Sunday, December 11, 2005

Advent of a Miracle

I love Christmas time, the time when we think about the fact that Christ left His throne, willingly, and lived in the flesh for 33 years.

I don’t think we realize what exactly that means, the High Holy Guy had a great sermon last Christmas Eve about what Christ went through on a daily basis in order to live amongst us.

Picture yourself living in your house, your house with no plumbing leaks, no drafts, a perfectly working furnace, all the water you need (cold AND hot). Picture yourself in that house with your family, with kids who never bicker, a spouse you always cherish, love and honor, and a vehicle that always works.

Got it?

No picture yourself leaving that idyllic circumstance and living in the Superdome during hurricane Katrina for the next 33 years. No running water, death surrounds you, murders, rapes, robberies occurring frequently, no real hope for the future, raw sewage floating around you, babies crying until they die of dehydration, no food, nothing….

For thirty-three years.

And that isn’t even close to what Jesus went through living in this sinful, evil world. I have a manger scene, it looks so cute, the shepherds with their sheep, the wisemen kneeling, and angel hovering, and Mary and Joseph sitting next to a wooden box with hay (probably dirty) in it, in which lays our Lord. Not such a beautiful scene, except for the fact that the salvation of the world was at hand. Our Lord left His glory and came to save us rotten, evil, degenerate, ungrateful sinners, who would later cancel church on the day we celebrate His birth.

I feel Christ’s love more easily at Christmas time, maybe because it is easier to remember that all the garbage I have to deal with on a daily basis, He dealt with worst, voluntarily, for me.

If everyone was perfect except for me, He still would have come and suffered, just for me. How wonderful! How awesome!

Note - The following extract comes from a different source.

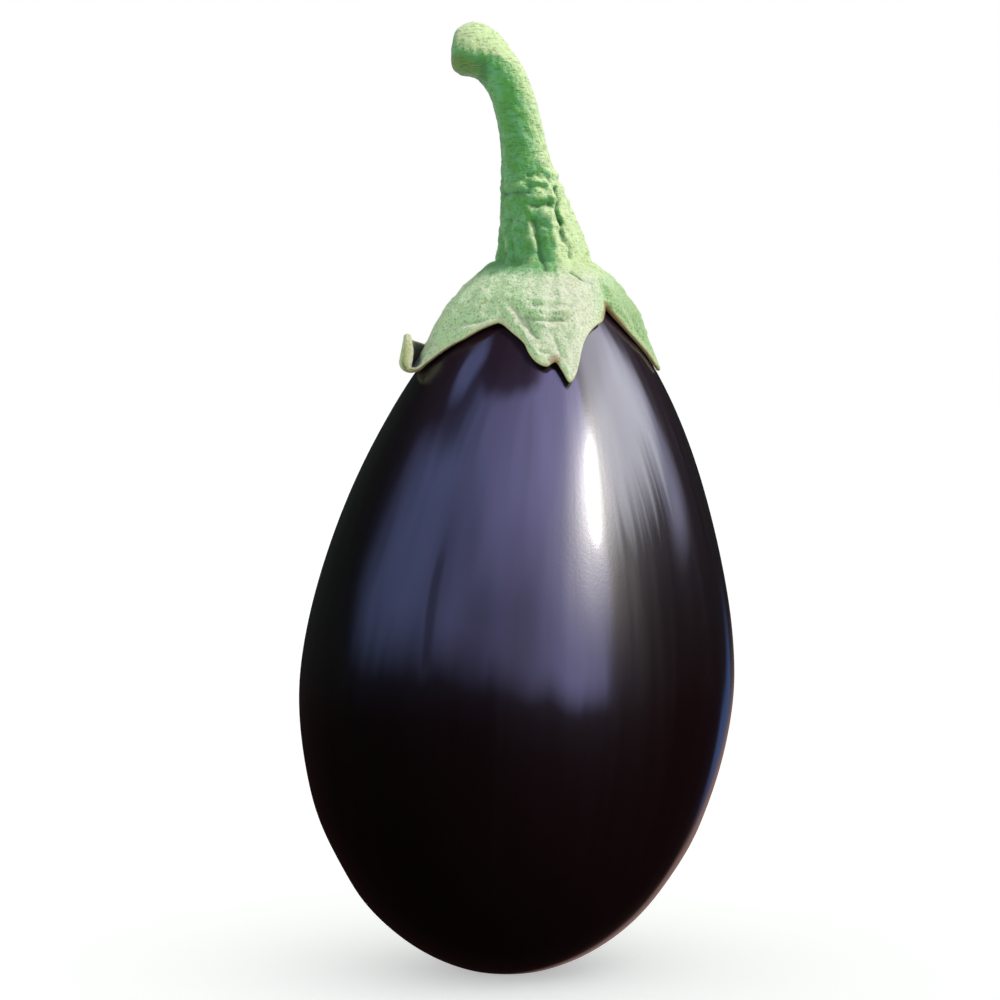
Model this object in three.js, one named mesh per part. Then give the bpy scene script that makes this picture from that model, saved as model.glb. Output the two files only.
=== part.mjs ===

I actually cried as I wrote that, because His overwhelming love for a schmuck like me is almost too much to bear. I also thought about the ways that I repay that love, by turning my back on Him, by fighting against His will, by sinning, time and time and time again, yet for some reason, known only to Him, He stills loves me.

The true meaning of Christmas is that Christ expressed His unending love for us by living in our filth, by loving our wretched selves, by taking God’s wrath on Himself for us, by dying a criminal's death on a device of torture, by going to Hell for us. That beats any Xbox game under any tree.